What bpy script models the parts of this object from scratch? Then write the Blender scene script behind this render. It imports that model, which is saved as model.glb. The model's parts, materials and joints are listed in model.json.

* * *

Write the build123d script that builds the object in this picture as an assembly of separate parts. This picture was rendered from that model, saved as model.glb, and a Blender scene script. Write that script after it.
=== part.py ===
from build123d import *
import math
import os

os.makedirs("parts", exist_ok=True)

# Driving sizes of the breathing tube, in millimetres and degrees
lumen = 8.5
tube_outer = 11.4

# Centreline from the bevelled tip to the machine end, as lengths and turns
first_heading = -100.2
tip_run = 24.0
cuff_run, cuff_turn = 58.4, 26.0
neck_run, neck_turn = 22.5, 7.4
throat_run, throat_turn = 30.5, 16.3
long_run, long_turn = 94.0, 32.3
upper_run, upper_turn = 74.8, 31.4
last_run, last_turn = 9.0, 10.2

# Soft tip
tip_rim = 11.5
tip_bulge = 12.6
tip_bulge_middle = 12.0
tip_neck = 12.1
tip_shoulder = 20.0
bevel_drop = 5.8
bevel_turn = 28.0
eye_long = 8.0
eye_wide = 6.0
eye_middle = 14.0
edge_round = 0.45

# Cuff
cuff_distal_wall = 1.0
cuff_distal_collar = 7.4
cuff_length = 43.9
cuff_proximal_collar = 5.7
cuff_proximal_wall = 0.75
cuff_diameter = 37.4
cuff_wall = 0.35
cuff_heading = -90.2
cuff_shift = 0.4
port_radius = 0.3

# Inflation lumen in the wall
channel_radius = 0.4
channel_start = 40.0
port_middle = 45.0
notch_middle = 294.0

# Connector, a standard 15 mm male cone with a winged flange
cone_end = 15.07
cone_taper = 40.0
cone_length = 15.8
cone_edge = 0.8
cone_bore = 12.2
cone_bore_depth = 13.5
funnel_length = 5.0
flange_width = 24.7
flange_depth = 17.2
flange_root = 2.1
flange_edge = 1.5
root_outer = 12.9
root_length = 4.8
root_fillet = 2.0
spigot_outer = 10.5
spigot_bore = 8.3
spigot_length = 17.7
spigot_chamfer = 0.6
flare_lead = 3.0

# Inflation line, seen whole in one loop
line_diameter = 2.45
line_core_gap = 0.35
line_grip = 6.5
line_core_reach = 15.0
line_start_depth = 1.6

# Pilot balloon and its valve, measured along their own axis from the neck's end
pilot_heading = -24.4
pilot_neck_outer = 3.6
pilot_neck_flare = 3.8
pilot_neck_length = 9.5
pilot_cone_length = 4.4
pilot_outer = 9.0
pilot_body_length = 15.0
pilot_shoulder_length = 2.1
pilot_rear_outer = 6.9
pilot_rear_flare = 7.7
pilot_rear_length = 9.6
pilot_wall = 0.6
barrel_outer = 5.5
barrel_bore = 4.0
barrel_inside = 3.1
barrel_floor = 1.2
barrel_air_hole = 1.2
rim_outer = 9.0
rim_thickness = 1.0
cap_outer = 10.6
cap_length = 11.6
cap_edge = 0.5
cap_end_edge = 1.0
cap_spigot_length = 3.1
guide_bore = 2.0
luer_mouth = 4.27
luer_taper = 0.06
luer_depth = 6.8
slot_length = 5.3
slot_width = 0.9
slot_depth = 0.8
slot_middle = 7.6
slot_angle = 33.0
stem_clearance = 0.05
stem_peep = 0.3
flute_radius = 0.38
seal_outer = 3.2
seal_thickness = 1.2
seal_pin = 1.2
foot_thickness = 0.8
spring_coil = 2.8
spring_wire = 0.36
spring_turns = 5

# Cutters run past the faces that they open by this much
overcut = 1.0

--

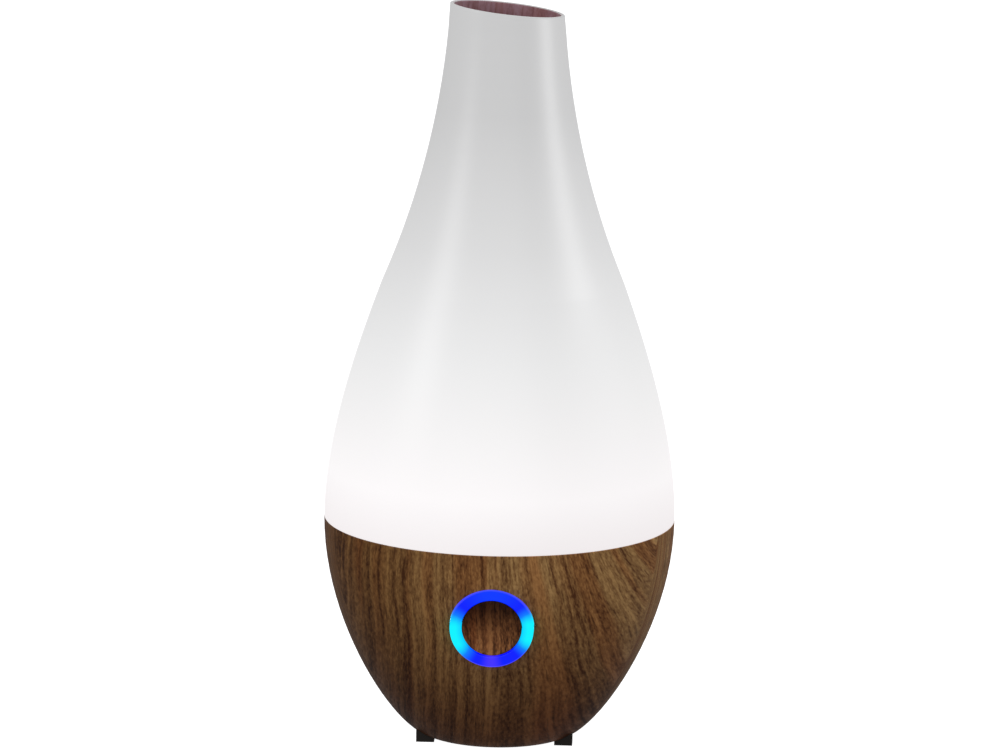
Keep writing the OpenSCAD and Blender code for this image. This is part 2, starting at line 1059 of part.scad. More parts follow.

YOUR GOAL:
Find the count of lines in the data above where the string "parts" occurs. Provide that number alone.

RESPONSE:
4